On 5/15/20 6:23 AM, Daniel P. Berrangé wrote:
> On Fri, May 15, 2020 at 12:11:17PM +0200, Thomas Huth wrote:
>> On 07/04/2020 12.59, Philippe Mathieu-Daudé wrote:
>>> Hello,
>>>
>>> Following Markus thread on deprecating unmaintained (untested) code
>>> (machines) [1] and the effort done to gather the information shared in
>>> the replies [2], and the various acceptance tests added, is it
>>> feasible to require for the next release that each new device/machine
>>> is provided a test covering it?
>>>
>>> If no, what is missing?
>>
>> If a qtest is feasible, yes, I think we should require one for new
>> devices. But what about machines - you normally need a test image for
>> this. In that case, there is still the question where testing images
>> could be hosted. Not every developer has a web space where they could
>> put their test images onto. And what about images that contain non-free
>> code?
> 
> Yep, it isn't feasible to make this a hard rule.
> 
> IMHO this is where a support tier classification comes into play
> 
>  - Tier 1: actively maintained, qtest coverage available. Expected
>            to work reliably at all times since every commit is CI
>          tested
> 
>   - Tier 2: actively maintained, no qtest coverage. Should usually
>            work but regression may creep in due to reliance on the
>          maintainer to manually test on adhoc basis
> 
>   - Tier 3: not actively maintained, unknown state but liable to
>             be broken indefinitely
> 
> Tier 1 is obviously the most desirable state we would like everthing to
> be at. Contributors will have to fix problems their patches cause as
> they will be blocked by CI.
> 
> Tier 2 is an admission that reality gets in the way. Ideally stuff in
> this tier will graduate to Tier 1 at some point. Even if it doesn't
> though, it is still valid to keep it in QEMU long term. Contributors
> shouldn't gratuitously break stuff in these board, but if they do,
> then the maintainer is ultimately responsible for fixing it, as the
> contributors don't have a test rig for it.
> 
> Tier 3 is abandonware. If a maintainer doesn't appear, users should
> not expect it to continue to exist long term. Contributors are free
> to send patches which break this, and are under no obligation to
> fix problems in these boards. We may deprecate & delete it after a
> while
> 
> 
> Over time we'll likely add more criteria to stuff in Tier 1. This
> could lead to some things dropping from Tier 1 to Tier 2. This is
> OK, as it doesn't make those things worse than they already were.
> We're just saying that Tier 2 isn't as thoroughly tested as we
> would like it to be in an ideal world.
> 
> Regards,
> Daniel
> 

I really like the idea of device support tiers codified directly in the
QEMU codebase, to give upstream users some idea of which devices we
expect to work and which we ... don't, really.

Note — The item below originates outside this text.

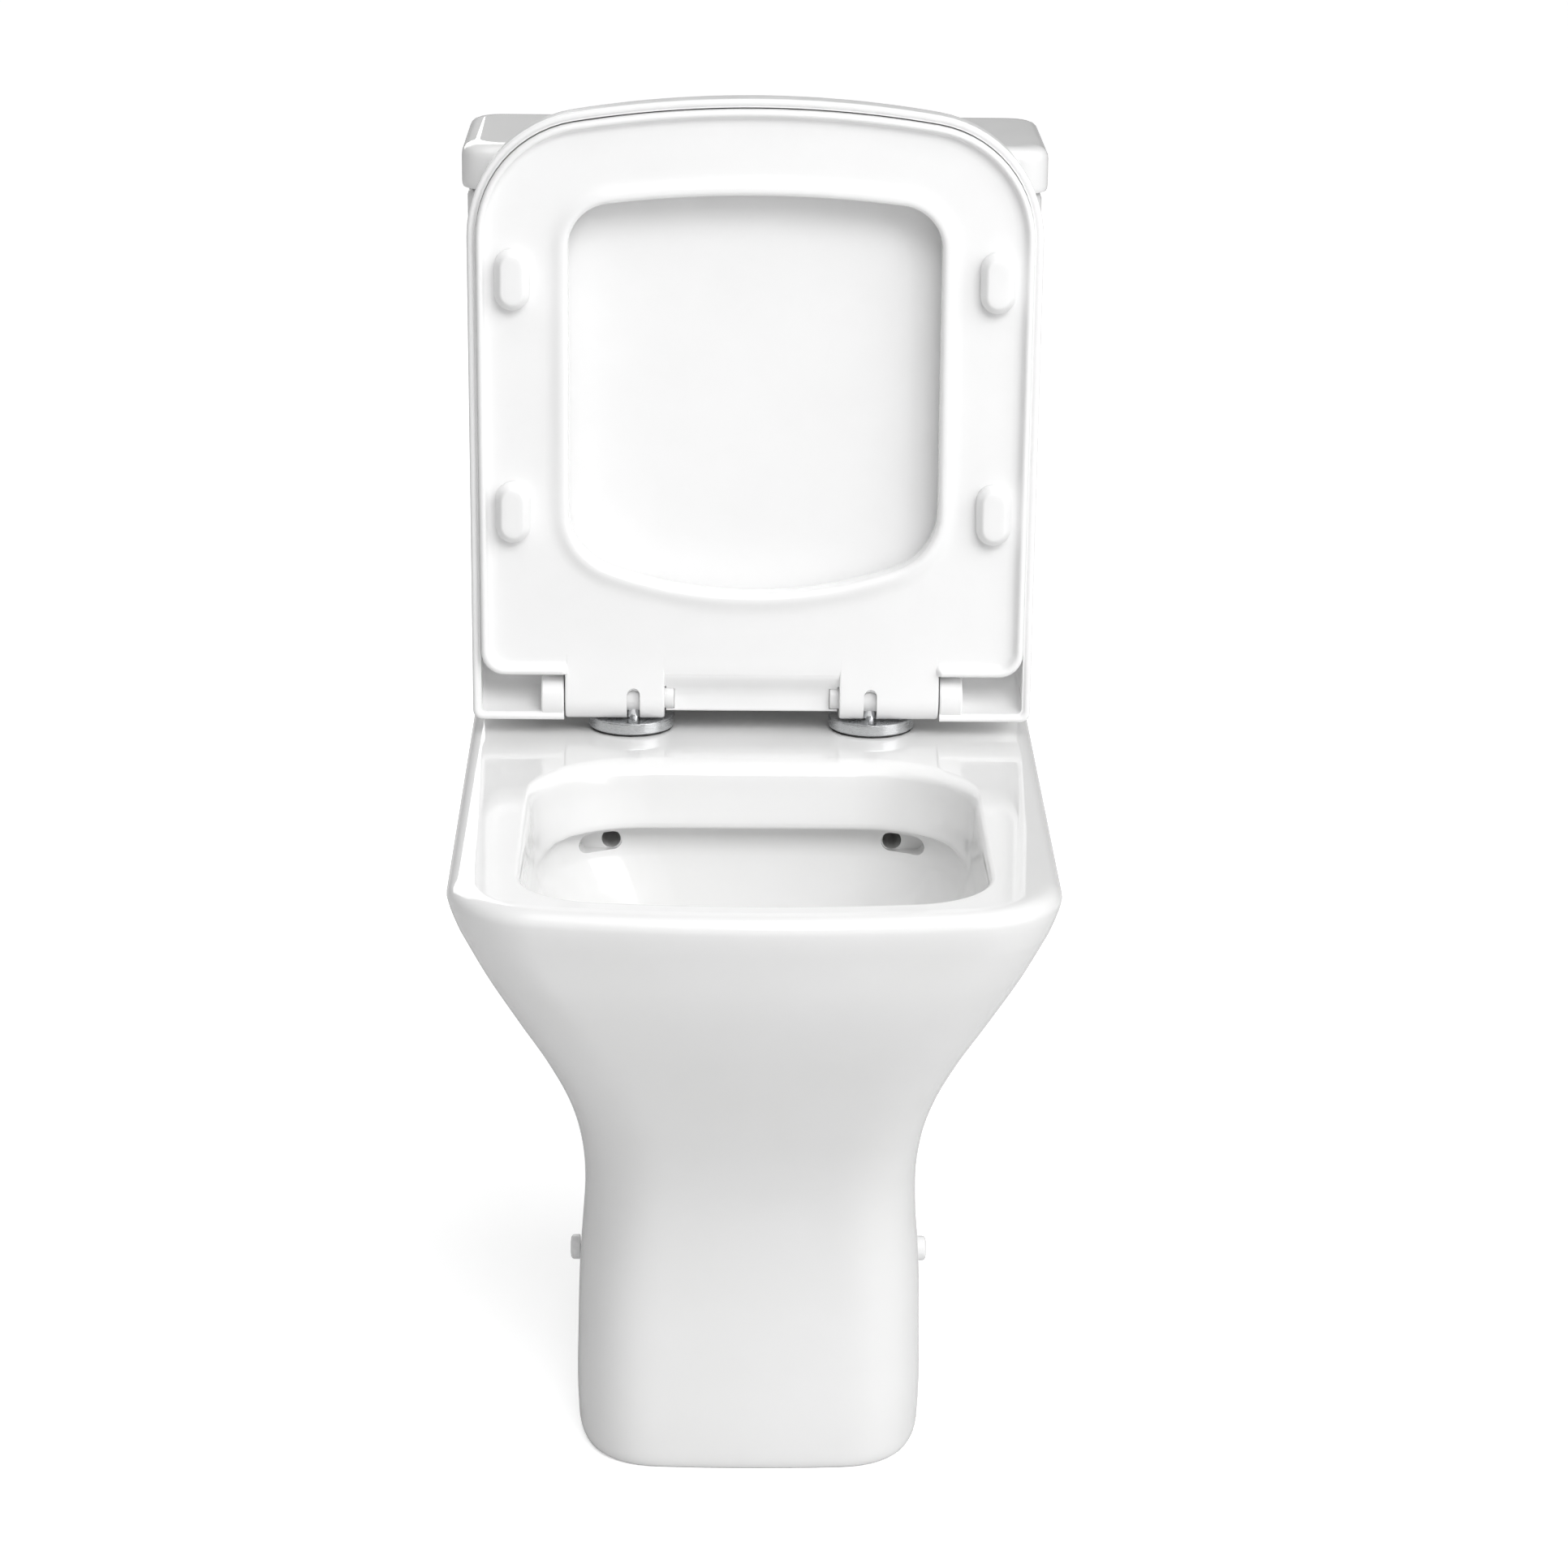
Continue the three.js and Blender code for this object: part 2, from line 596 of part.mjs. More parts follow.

Not every last device we offer is enterprise production ready, but we
don't necessarily do a good job of explaining which devices fall into
which categories, and we've got quite a few of them.

I wonder if a 2.5th tier would be useful; something like a "hobbyist"
tier for pet project SoC boards and the like -- they're not abandoned,
but we also don't expect them to work, exactly.

Mild semantic difference from Tier 3.